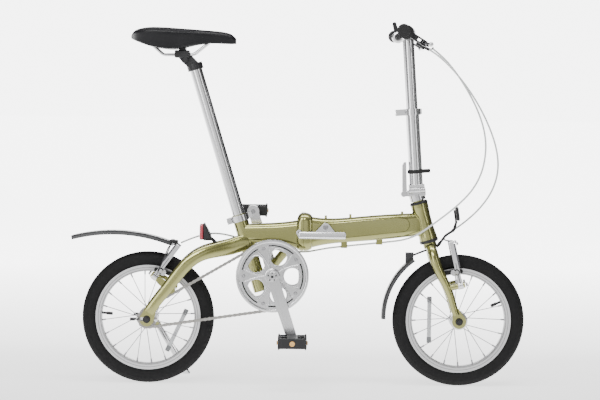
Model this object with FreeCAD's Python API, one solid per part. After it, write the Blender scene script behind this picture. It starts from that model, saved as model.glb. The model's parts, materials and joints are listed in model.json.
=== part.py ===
"""Folding bicycle with 14-inch wheels, standing on its kickstand.

Row frame, millimetres: +X forward, +Z up, the drive side on -Y, origin on the floor
under the middle of the bicycle. One STEP file per sub-part goes into parts/.
"""
import FreeCAD
import Part
import math
import os

V = FreeCAD.Vector

# ---------------------------------------------------------------- driving dimensions
WHEELBASE = 786.5
TYRE_R = 167.0                  # 14 x 1.50 tyre, bead seat 254 mm
TYRE_HALF_W = 20.0
RIM_R = 133.0
RIM_INNER_R = 117.0
RIM_HALF_W = 13.0
REAR_AXLE_X = -379.0
FRONT_AXLE_X = REAR_AXLE_X + WHEELBASE
AXLE_Z = TYRE_R
AXLE_R = 5.0
RUN_GAP = 0.05                  # radial clearance of a running fit
REAR_HALF_OLD = 55.0            # half of the 110 mm rear drop-out spacing
FRONT_HALF_OLD = 37.0           # half of the 74 mm front drop-out spacing
SPOKES = 20

CRANK_X = -64.5
CRANK_Z = 278.0
CRANK_LEN = 165.0
CRANK_ANGLE = 18.4              # right crank, degrees forward of straight down
CHAIN_Y = -42.0                 # chain line
RING_TEETH = 42
SPROCKET_TEETH = 11
CHAIN_PITCH = 12.7
GUARD_R = 92.0

SEAT_ANGLE = 17.0               # lean of the seat tube, degrees back
SEAT_X0 = -233.2                # a point on the seat tube's axis
SEAT_Z0 = 696.3
SEATPOST_R = 15.8
SEAT_TUBE_R = 19.0

STEER_ANGLE = 15.7              # lean of the head tube
STEER_X0 = 304.8                # top of the head tube
STEER_Z0 = 461.1
STEER_FOOT_Z = 371.7            # bottom of the head tube
STEERER_R = 14.3

POST_ANGLE = 3.94               # lean of the handlepost
POST_X0 = 295.5
POST_Z0 = 529.4
LOWER_POST_R = 17.0
UPPER_POST_R = 14.3
BAR_Z = 891.0
BAR_HALF = 250.0
BAR_SWEEP = 23.0                # how far the bar's ends lie behind its middle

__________

# TASK BRIEF
Quote exactly the first line of the data and every line after it through the one holding "V = FreeCAD.Vector".

# FULL SOLUTION
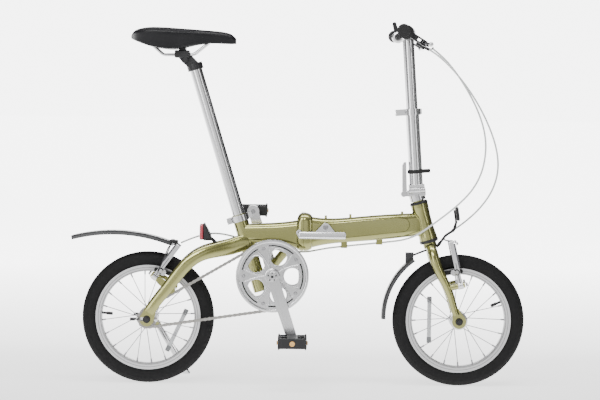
Model this object with FreeCAD's Python API, one solid per part. After it, write the Blender scene script behind this picture. It starts from that model, saved as model.glb. The model's parts, materials and joints are listed in model.json.
=== part.py ===
"""Folding bicycle with 14-inch wheels, standing on its kickstand.

Row frame, millimetres: +X forward, +Z up, the drive side on -Y, origin on the floor
under the middle of the bicycle. One STEP file per sub-part goes into parts/.
"""
import FreeCAD
import Part
import math
import os

V = FreeCAD.Vector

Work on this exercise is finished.